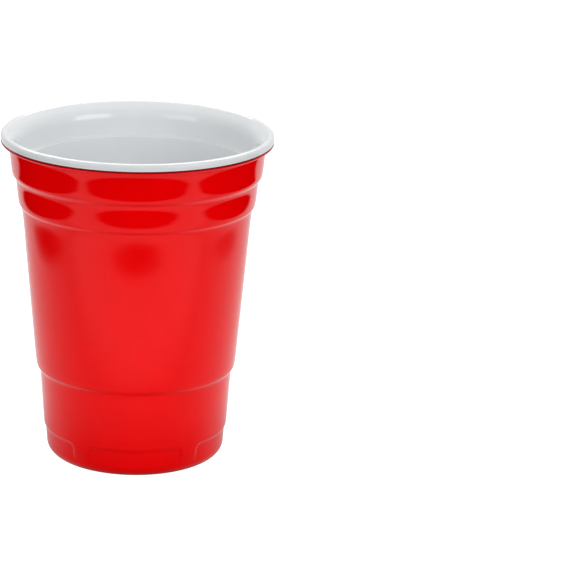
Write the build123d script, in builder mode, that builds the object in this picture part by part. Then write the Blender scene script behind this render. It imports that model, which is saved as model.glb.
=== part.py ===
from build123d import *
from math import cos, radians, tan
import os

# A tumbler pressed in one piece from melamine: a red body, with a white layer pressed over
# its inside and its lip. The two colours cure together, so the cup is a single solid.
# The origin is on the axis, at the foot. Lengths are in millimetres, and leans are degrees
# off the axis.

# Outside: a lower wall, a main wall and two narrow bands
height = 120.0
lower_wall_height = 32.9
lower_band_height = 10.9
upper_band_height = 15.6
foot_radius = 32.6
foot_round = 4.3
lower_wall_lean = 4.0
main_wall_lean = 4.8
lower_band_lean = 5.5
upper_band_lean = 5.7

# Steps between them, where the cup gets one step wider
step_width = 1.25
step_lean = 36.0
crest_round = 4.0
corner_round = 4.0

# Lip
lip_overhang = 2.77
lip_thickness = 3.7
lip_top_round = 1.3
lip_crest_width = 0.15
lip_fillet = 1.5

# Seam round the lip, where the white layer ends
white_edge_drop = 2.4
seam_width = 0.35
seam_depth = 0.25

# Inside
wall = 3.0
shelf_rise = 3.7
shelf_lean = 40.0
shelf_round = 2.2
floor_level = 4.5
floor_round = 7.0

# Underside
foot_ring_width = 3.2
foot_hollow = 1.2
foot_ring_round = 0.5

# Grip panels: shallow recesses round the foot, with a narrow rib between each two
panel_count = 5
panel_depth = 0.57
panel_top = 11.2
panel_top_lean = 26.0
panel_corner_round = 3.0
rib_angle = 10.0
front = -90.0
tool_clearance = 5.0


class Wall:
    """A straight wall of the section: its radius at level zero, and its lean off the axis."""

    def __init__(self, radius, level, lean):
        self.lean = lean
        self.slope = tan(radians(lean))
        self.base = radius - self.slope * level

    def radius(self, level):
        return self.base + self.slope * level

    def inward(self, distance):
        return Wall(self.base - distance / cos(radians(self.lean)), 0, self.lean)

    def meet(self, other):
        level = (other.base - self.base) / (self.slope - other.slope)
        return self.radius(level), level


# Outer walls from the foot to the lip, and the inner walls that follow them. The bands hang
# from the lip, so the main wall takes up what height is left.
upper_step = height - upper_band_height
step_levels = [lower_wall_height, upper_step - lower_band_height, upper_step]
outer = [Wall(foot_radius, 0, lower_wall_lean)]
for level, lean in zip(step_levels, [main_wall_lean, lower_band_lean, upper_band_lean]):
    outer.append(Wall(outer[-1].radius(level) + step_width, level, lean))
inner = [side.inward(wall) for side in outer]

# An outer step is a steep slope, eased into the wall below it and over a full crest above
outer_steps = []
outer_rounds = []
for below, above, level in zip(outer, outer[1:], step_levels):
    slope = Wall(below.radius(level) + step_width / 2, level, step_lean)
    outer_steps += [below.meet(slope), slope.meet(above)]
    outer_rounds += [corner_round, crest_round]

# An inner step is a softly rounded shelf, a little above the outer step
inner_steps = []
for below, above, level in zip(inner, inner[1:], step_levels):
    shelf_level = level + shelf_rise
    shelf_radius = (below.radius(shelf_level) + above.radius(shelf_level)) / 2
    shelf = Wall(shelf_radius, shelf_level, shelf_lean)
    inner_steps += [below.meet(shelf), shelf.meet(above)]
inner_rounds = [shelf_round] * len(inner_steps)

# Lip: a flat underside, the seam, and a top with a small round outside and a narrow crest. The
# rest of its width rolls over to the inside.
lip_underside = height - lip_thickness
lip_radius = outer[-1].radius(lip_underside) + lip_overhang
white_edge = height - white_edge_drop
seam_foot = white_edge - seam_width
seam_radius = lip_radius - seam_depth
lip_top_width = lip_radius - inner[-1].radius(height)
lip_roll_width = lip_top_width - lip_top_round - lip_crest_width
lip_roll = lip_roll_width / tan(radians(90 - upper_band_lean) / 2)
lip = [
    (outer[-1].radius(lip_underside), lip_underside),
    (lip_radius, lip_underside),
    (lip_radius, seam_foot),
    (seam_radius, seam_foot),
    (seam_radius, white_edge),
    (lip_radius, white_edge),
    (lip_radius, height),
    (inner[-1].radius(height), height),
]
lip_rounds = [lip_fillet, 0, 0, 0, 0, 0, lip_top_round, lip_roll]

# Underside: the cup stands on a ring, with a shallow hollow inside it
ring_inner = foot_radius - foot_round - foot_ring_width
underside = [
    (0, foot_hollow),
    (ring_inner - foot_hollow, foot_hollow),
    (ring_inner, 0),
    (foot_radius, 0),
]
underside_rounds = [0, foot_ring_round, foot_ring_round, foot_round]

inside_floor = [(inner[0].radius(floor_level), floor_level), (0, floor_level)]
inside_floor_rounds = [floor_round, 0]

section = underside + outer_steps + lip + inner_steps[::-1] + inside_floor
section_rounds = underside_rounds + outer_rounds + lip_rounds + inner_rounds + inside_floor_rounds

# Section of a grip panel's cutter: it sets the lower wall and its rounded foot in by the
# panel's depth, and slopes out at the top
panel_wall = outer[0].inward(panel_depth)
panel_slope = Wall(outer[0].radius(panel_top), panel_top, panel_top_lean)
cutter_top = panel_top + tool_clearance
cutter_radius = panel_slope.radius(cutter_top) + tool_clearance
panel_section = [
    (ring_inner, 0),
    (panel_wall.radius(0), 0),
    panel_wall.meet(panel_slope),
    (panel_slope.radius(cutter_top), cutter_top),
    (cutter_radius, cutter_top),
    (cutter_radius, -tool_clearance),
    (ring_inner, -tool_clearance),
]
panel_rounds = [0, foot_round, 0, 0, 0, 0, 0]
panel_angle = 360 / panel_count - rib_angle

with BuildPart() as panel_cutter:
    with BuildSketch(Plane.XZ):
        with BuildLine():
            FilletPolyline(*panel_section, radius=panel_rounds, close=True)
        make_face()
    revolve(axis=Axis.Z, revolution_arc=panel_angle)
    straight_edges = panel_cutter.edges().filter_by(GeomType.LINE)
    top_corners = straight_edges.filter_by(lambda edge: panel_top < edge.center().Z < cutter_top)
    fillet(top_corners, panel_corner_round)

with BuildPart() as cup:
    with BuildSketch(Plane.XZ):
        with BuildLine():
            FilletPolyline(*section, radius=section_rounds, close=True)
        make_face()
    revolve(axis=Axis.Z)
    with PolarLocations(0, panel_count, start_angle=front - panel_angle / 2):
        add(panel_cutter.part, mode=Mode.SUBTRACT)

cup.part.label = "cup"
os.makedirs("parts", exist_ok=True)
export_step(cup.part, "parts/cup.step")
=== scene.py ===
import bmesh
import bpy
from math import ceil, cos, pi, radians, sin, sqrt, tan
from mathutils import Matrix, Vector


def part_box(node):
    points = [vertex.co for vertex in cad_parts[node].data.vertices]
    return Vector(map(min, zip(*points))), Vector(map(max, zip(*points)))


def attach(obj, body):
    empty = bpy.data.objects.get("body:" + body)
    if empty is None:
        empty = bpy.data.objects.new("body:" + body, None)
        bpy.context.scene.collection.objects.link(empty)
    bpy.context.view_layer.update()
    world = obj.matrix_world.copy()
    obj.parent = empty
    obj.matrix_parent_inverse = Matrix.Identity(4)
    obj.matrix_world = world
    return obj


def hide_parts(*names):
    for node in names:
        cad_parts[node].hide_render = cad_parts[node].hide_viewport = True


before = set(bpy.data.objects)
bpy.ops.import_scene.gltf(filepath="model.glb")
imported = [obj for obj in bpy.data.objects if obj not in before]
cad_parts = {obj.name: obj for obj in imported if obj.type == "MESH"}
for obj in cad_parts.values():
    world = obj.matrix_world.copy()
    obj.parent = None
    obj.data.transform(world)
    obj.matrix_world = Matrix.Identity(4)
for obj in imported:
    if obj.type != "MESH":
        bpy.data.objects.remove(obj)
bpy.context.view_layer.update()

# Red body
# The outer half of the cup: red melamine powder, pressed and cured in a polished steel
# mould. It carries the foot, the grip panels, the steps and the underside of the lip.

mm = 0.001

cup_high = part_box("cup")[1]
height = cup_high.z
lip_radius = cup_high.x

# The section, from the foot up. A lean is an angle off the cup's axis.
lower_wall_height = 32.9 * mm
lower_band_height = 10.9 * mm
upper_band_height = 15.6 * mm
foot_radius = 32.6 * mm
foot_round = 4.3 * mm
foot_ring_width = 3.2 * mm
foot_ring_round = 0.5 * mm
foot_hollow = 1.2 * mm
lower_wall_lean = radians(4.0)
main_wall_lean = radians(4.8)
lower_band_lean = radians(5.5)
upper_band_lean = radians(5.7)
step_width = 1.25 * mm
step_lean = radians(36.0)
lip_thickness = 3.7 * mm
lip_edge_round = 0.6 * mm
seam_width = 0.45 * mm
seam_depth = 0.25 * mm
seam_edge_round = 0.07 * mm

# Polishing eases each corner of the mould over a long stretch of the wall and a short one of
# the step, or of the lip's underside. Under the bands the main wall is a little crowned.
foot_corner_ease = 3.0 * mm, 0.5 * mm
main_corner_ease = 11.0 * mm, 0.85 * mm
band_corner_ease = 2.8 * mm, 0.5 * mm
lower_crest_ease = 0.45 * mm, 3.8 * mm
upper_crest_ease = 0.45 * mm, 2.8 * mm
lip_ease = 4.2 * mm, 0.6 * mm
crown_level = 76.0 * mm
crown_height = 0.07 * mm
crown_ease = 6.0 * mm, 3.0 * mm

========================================

Please reproduce exactly the lines above, beginning with the first and ending with the line that contains "upper_band_lean = 5.7", and include nothing outside that range.

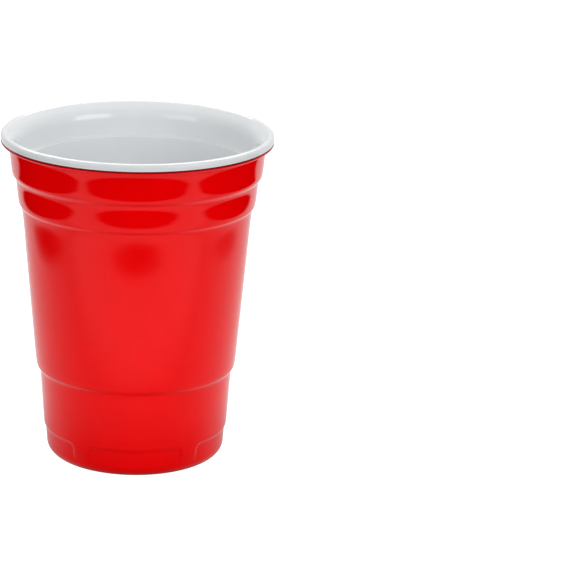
Write the build123d script, in builder mode, that builds the object in this picture part by part. Then write the Blender scene script behind this render. It imports that model, which is saved as model.glb.
=== part.py ===
from build123d import *
from math import cos, radians, tan
import os

# A tumbler pressed in one piece from melamine: a red body, with a white layer pressed over
# its inside and its lip. The two colours cure together, so the cup is a single solid.
# The origin is on the axis, at the foot. Lengths are in millimetres, and leans are degrees
# off the axis.

# Outside: a lower wall, a main wall and two narrow bands
height = 120.0
lower_wall_height = 32.9
lower_band_height = 10.9
upper_band_height = 15.6
foot_radius = 32.6
foot_round = 4.3
lower_wall_lean = 4.0
main_wall_lean = 4.8
lower_band_lean = 5.5
upper_band_lean = 5.7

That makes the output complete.